After doing some more packet captures, it looks like a lot of the queries are 
related to Sophos live protection DNS lookups (lots of queries for, so there are a lot of queries which don't get resolved. We see 
multiple queries for the same name and the resolver seems to retransmit to each 
forwarder when it doesn't get a response, including the non-local ones. So the 
behaviour may be being exacerbated by these non-resolvable queries. Eventually 
after about 10 seconds, the forwarder replies with a SERVFAIL response as it 
eventually gives up trying to get a response from the Sophos name servers.

So now I am not sure if the rtt algorithm is completely at fault here as BIND 
is simply trying additional forwarders in an attempt to resolve the name.
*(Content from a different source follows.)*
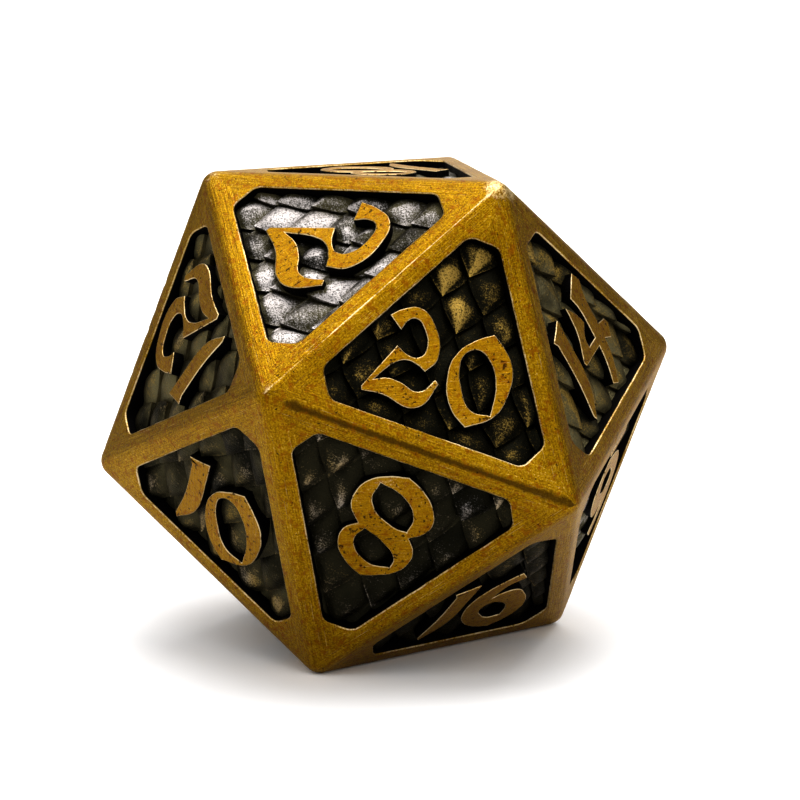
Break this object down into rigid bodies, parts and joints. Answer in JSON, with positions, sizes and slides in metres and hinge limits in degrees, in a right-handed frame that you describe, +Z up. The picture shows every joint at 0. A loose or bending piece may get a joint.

I have seen this live protection stuff going on in quite a few corporates now, 
and each time we have had to raise the recursive-client limit. I don't think 
it's just Sophos that do this, pretty sure I saw this  with McAfee a couple 
years ago too, they seem to use DNS to transmit file name hashes so they can do 
a reputation lookup, but for Sophos they only reply if some kind of action is 
required. There must be many corporates out there that are experiencing issues 
with the way this works, i.e all of a sudden their resolvers stop recursing 
because the recursive client limit is hit.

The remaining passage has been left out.